We are intending to use it as a document management.. We've integrated it with another system via jsonapi. The upstream uses the post, upload and get api's
I think you have a valid use case and this should work as you expect. Using the JSON API for import is also ok.
The second connection exceeds the number in the cache. This is a hint that it wakes up more objects than probably needed in some requests.
In order to get better information abouts whats going on I'd fill the DB up to an point when it slows down the upload and then take Products.ZopeProfiler to get data where it takes long or many cycles in order to get a certain information needed in the upload process.
The buildout shows that you have your custom content-types and custom JSON API (neither released as open source), so we can only guess the real issue here.
For me, it is surprising that your Data.fs (which you mentioned being packed already) is larger than your BlobStorage, even that your data is mainly blobs (document files). Together with large number of active objects, I'd guess that you have a lot of indexing for the uploaded documents, and it's possible that the built-in Plone catalog (portal_catalog/ZCatalog) becomes the bottleneck. It should be possible to confirm that with profiling.
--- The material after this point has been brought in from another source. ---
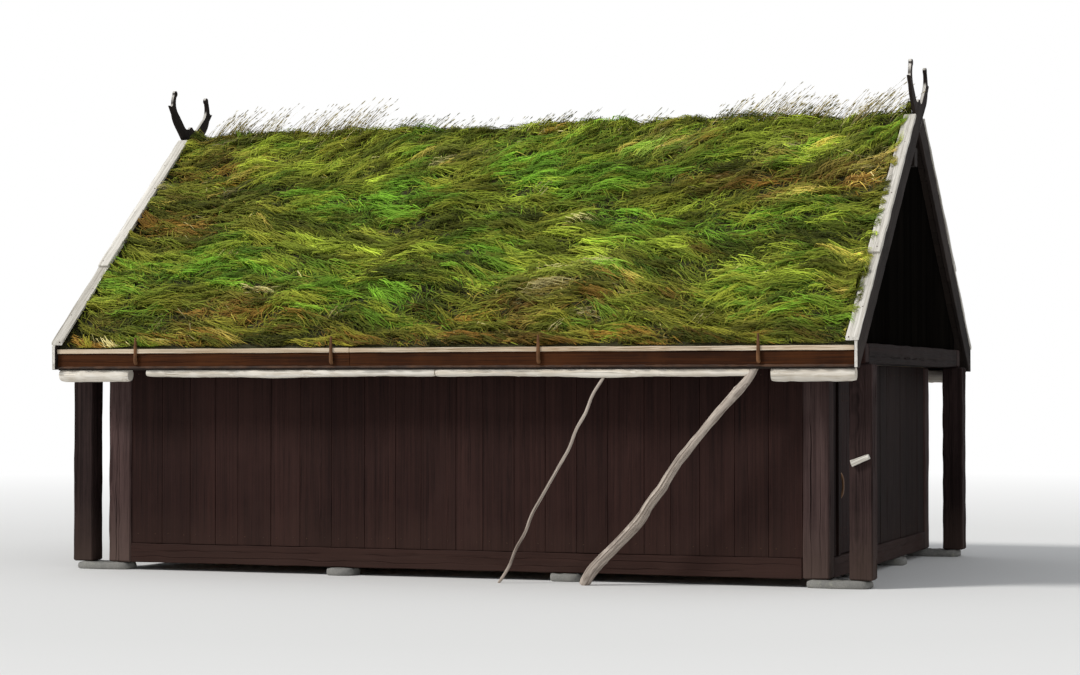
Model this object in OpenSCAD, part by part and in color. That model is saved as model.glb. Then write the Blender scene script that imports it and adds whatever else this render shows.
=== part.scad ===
// A small timber house under a turf roof: sills and posts on flat stones, upright tarred planks
// between the posts, a raftered roof of boards, birch bark and turf, and crossed carved verge boards.
// The ridge runs along X, the front wall faces -Y, and the ground is the plane z = 0.

/* [Roof] */
// Level distance from the face of a gable wall to the outer edge of the verge caps
gable_overhang = 400; // [330:5:600]
// Level distance from the face of a long wall to the outer face of an eave board
eave_overhang = 450; // [400:5:520]
// Pitch of both slopes, in degrees
pitch = 40; // [36:1:43]
// Height of the upper face of the roof boards at the eave
eave_h = 2100; // [1950:10:2400]
// Thickness of the roof boards
deck_t = 30; // [22:1:45]
// Thickness of the layers of birch bark
bark_t = 12; // [6:1:20]
// Thickness of the turf and its matted grass up the slope, square to the roof
turf_t = 242; // [200:1:260]
// Thickness of the turf along the verges, under the caps
turf_verge_t = 184; // [150:1:190]
// Thickness of the turf where it meets the eave board
turf_edge_t = 140; // [90:1:150]
// Height of the lumps in the turf
turf_lump = 32; // [6:1:40]

/* [Walls] */
// Length of the walls over the corner posts
wall_l = 7700; // [6900:50:8700]
// Width of the walls over the corner posts
wall_w = 5100; // [4500:10:5800]
// Width of a corner post along the front
corner_w = 260; // [200:5:320]
// Depth of a corner post across the house
corner_d = 220; // [190:5:260]
// Thickness of the wall planks
plank_t = 60; // [40:2:90]
// Distance of the planks behind the faces of the posts
plank_set = 20; // [5:1:40]
// Side of a post inside the wall
wall_post_w = 160; // [120:5:200]
// Spacing of the wall posts, tie beams and rafters
bay = 1200; // [1000:10:1250]

/* [Sills] */
// Height of a foundation stone
stone_h = 80; // [50:5:140]
// Mean radius of a foundation stone
stone_r = 165; // [120:5:180]
// Height of a sill beam
sill_h = 200; // [140:5:260]
// Width of a sill beam
sill_w = 180; // [140:5:210]
// Thickness of the floor boards
floor_t = 40; // [28:1:60]
// Side of a floor joist
joist_w = 100; // [80:5:120]

/* [Roof frame] */
// Height of the wall plates and tie beams
beam_h = 200; // [150:5:240]
// Width of the wall plates
plate_w = 180; // [150:5:200]
// Width of the tie beams
tie_w = 160; // [120:5:180]
// Width of a rafter
rafter_w = 110; // [80:5:140]
// Depth of a rafter, square to the roof
rafter_d = 130; // [100:5:150]
// Depth of the notches in which the rafters sit
rafter_seat = 60; // [40:1:80]
// Width of the ridge beam
ridge_w = 160; // [120:5:200]
// Height of the ridge beam
ridge_h = 200; // [150:5:240]
// Side of a king post
king_w = 140; // [100:5:160]

/* [Gable overhang] */
// Side of a porch post
porch_post_w = 230; // [180:5:250]
// Distance by which a porch post stands out beyond the verge caps
porch_post_out = 20; // [0:1:40]
// Thickness of the pediment boards
pediment_t = 40; // [25:1:50]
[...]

Of course, at first, you could try simply setting higher value for cache-size in your zope.conf. (Or if you can run buildout, that's probably in [client_base] section as zodb-cache-size.)
If Plone catalog is the bottleneck, the most complete "drop-in alternative" is Apache SOLR with the community provided collective.solr integration package for Plone.
There are better tools than Plone for doing document management. Look into Alfresco unless you have serious reasons for using Plone. You can install Alfresco easily and pump tons of data into Alfresco without problems over WebDAV, FTP or their own API. ...much easier than (mis)using Plone as a data sink.
Since your Data.fs is bigger than your blob storage:
Does your custom content types have 'file' or 'image'(s) and you are not using blob storage for them?